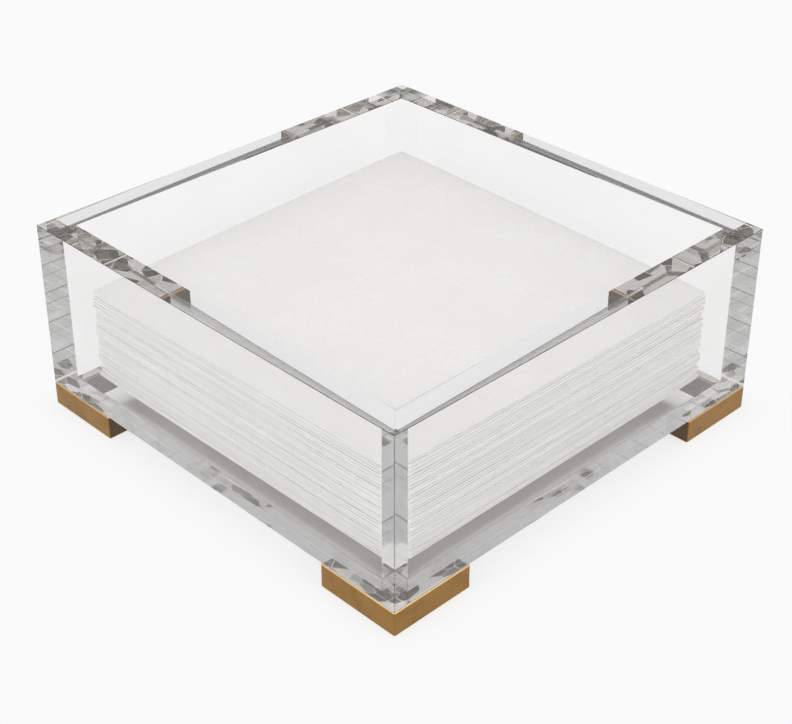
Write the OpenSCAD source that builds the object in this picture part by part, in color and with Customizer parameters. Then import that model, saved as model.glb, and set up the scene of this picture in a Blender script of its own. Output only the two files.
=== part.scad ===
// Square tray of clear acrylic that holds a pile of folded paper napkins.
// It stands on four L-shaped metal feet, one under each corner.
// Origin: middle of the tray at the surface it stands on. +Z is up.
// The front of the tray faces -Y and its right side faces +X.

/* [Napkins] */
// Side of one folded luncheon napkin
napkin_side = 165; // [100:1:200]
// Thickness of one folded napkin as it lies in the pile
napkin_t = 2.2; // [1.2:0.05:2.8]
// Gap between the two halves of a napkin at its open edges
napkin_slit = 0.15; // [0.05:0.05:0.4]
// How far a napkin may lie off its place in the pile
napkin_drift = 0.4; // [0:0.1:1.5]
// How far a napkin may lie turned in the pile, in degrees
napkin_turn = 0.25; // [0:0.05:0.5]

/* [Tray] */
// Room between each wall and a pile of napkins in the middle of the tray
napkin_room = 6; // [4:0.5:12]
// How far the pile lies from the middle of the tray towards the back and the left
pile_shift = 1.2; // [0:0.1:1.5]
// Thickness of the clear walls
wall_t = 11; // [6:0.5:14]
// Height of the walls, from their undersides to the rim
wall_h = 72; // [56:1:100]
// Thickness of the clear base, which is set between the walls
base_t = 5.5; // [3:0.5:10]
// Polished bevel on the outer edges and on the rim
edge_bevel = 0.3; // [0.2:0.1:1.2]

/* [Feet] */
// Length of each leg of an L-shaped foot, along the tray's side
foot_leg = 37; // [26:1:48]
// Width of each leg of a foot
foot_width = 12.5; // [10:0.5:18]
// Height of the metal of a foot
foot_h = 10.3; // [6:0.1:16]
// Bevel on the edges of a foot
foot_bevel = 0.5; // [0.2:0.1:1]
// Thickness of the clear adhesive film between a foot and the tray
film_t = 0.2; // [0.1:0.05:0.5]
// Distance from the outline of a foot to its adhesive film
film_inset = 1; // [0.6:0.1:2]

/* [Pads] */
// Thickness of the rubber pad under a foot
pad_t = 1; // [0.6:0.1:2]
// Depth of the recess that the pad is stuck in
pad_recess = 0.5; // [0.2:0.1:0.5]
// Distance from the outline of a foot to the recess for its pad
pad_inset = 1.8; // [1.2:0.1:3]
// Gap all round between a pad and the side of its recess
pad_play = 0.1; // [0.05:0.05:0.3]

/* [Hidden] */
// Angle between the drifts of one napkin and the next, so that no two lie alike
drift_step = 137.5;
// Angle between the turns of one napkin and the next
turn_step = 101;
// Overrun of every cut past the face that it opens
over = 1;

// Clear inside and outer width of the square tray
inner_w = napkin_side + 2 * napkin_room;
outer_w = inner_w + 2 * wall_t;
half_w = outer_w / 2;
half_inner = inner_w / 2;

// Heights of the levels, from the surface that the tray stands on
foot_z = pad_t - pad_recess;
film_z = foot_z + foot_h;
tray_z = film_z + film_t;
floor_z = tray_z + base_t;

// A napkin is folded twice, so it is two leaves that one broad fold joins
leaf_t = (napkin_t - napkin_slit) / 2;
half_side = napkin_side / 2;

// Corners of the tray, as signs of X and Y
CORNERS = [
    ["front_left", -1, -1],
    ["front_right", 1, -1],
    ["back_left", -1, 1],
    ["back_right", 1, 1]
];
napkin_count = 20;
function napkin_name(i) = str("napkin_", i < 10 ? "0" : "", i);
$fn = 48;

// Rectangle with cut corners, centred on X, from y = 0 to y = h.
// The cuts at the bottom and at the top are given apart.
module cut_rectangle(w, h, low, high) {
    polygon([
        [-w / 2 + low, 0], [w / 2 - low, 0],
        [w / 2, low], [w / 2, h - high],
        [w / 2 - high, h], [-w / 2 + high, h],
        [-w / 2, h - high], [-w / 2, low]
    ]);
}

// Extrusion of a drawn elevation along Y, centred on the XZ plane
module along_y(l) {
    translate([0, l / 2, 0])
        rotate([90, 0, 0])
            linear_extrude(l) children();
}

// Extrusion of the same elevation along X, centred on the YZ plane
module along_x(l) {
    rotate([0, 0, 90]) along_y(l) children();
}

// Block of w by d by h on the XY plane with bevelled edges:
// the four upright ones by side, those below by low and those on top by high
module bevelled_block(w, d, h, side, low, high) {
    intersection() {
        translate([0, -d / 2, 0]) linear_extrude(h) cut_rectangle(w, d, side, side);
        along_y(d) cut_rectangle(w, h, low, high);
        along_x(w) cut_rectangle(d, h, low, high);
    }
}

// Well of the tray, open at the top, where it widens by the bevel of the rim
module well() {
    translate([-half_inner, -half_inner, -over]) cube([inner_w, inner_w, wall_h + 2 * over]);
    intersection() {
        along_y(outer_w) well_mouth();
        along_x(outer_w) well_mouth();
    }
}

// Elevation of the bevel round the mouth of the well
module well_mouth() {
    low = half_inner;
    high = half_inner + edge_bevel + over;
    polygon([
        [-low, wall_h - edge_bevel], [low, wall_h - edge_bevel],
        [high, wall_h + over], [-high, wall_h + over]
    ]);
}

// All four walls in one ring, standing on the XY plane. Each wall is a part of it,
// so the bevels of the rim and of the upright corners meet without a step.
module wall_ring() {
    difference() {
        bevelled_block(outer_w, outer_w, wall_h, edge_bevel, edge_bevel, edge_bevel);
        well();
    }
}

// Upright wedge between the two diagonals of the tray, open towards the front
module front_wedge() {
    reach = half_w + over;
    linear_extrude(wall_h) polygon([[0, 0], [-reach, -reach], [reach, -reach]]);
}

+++

### CHALLENGE
Extract all lines as given.

### RESULT OF THIS EXERCISE
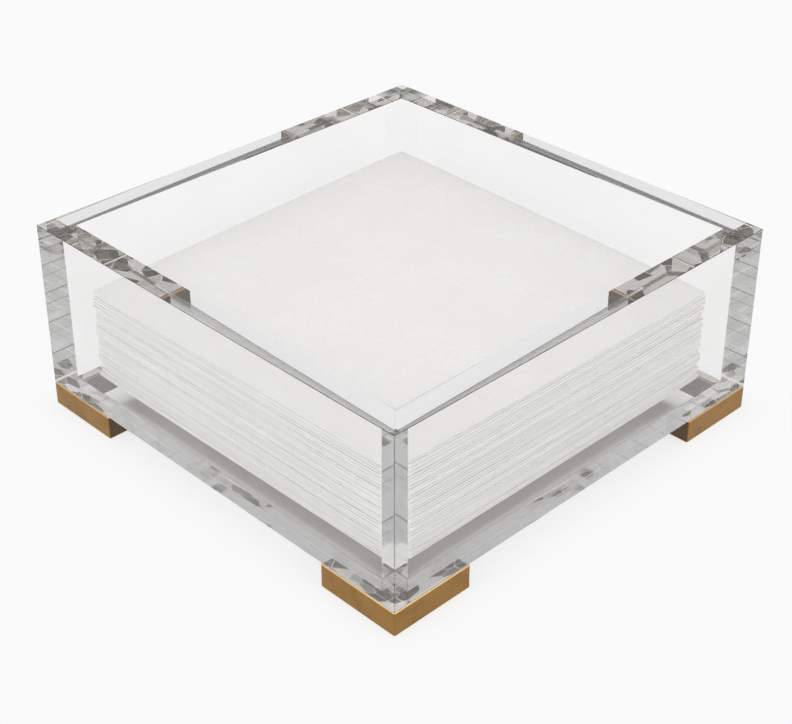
Write the OpenSCAD source that builds the object in this picture part by part, in color and with Customizer parameters. Then import that model, saved as model.glb, and set up the scene of this picture in a Blender script of its own. Output only the two files.
=== part.scad ===
// Square tray of clear acrylic that holds a pile of folded paper napkins.
// It stands on four L-shaped metal feet, one under each corner.
// Origin: middle of the tray at the surface it stands on. +Z is up.
// The front of the tray faces -Y and its right side faces +X.

/* [Napkins] */
// Side of one folded luncheon napkin
napkin_side = 165; // [100:1:200]
// Thickness of one folded napkin as it lies in the pile
napkin_t = 2.2; // [1.2:0.05:2.8]
// Gap between the two halves of a napkin at its open edges
napkin_slit = 0.15; // [0.05:0.05:0.4]
// How far a napkin may lie off its place in the pile
napkin_drift = 0.4; // [0:0.1:1.5]
// How far a napkin may lie turned in the pile, in degrees
napkin_turn = 0.25; // [0:0.05:0.5]

/* [Tray] */
// Room between each wall and a pile of napkins in the middle of the tray
napkin_room = 6; // [4:0.5:12]
// How far the pile lies from the middle of the tray towards the back and the left
pile_shift = 1.2; // [0:0.1:1.5]
// Thickness of the clear walls
wall_t = 11; // [6:0.5:14]
// Height of the walls, from their undersides to the rim
wall_h = 72; // [56:1:100]
// Thickness of the clear base, which is set between the walls
base_t = 5.5; // [3:0.5:10]
// Polished bevel on the outer edges and on the rim
edge_bevel = 0.3; // [0.2:0.1:1.2]

/* [Feet] */
// Length of each leg of an L-shaped foot, along the tray's side
foot_leg = 37; // [26:1:48]
// Width of each leg of a foot
foot_width = 12.5; // [10:0.5:18]
// Height of the metal of a foot
foot_h = 10.3; // [6:0.1:16]
// Bevel on the edges of a foot
foot_bevel = 0.5; // [0.2:0.1:1]
// Thickness of the clear adhesive film between a foot and the tray
film_t = 0.2; // [0.1:0.05:0.5]
// Distance from the outline of a foot to its adhesive film
film_inset = 1; // [0.6:0.1:2]

/* [Pads] */
// Thickness of the rubber pad under a foot
pad_t = 1; // [0.6:0.1:2]
// Depth of the recess that the pad is stuck in
pad_recess = 0.5; // [0.2:0.1:0.5]
// Distance from the outline of a foot to the recess for its pad
pad_inset = 1.8; // [1.2:0.1:3]
// Gap all round between a pad and the side of its recess
pad_play = 0.1; // [0.05:0.05:0.3]

/* [Hidden] */
// Angle between the drifts of one napkin and the next, so that no two lie alike
drift_step = 137.5;
// Angle between the turns of one napkin and the next
turn_step = 101;
// Overrun of every cut past the face that it opens
over = 1;

// Clear inside and outer width of the square tray
inner_w = napkin_side + 2 * napkin_room;
outer_w = inner_w + 2 * wall_t;
half_w = outer_w / 2;
half_inner = inner_w / 2;

// Heights of the levels, from the surface that the tray stands on
foot_z = pad_t - pad_recess;
film_z = foot_z + foot_h;
tray_z = film_z + film_t;
floor_z = tray_z + base_t;

// A napkin is folded twice, so it is two leaves that one broad fold joins
leaf_t = (napkin_t - napkin_slit) / 2;
half_side = napkin_side / 2;

// Corners of the tray, as signs of X and Y
CORNERS = [
    ["front_left", -1, -1],
    ["front_right", 1, -1],
    ["back_left", -1, 1],
    ["back_right", 1, 1]
];
napkin_count = 20;
function napkin_name(i) = str("napkin_", i < 10 ? "0" : "", i);
$fn = 48;

// Rectangle with cut corners, centred on X, from y = 0 to y = h.
// The cuts at the bottom and at the top are given apart.
module cut_rectangle(w, h, low, high) {
    polygon([
        [-w / 2 + low, 0], [w / 2 - low, 0],
        [w / 2, low], [w / 2, h - high],
        [w / 2 - high, h], [-w / 2 + high, h],
        [-w / 2, h - high], [-w / 2, low]
    ]);
}

// Extrusion of a drawn elevation along Y, centred on the XZ plane
module along_y(l) {
    translate([0, l / 2, 0])
        rotate([90, 0, 0])
            linear_extrude(l) children();
}

// Extrusion of the same elevation along X, centred on the YZ plane
module along_x(l) {
    rotate([0, 0, 90]) along_y(l) children();
}

// Block of w by d by h on the XY plane with bevelled edges:
// the four upright ones by side, those below by low and those on top by high
module bevelled_block(w, d, h, side, low, high) {
    intersection() {
        translate([0, -d / 2, 0]) linear_extrude(h) cut_rectangle(w, d, side, side);
        along_y(d) cut_rectangle(w, h, low, high);
        along_x(w) cut_rectangle(d, h, low, high);
    }
}

// Well of the tray, open at the top, where it widens by the bevel of the rim
module well() {
    translate([-half_inner, -half_inner, -over]) cube([inner_w, inner_w, wall_h + 2 * over]);
    intersection() {
        along_y(outer_w) well_mouth();
        along_x(outer_w) well_mouth();
    }
}

// Elevation of the bevel round the mouth of the well
module well_mouth() {
    low = half_inner;
    high = half_inner + edge_bevel + over;
    polygon([
        [-low, wall_h - edge_bevel], [low, wall_h - edge_bevel],
        [high, wall_h + over], [-high, wall_h + over]
    ]);
}

// All four walls in one ring, standing on the XY plane. Each wall is a part of it,
// so the bevels of the rim and of the upright corners meet without a step.
module wall_ring() {
    difference() {
        bevelled_block(outer_w, outer_w, wall_h, edge_bevel, edge_bevel, edge_bevel);
        well();
    }
}

// Upright wedge between the two diagonals of the tray, open towards the front
module front_wedge() {
    reach = half_w + over;
    linear_extrude(wall_h) polygon([[0, 0], [-reach, -reach], [reach, -reach]]);
}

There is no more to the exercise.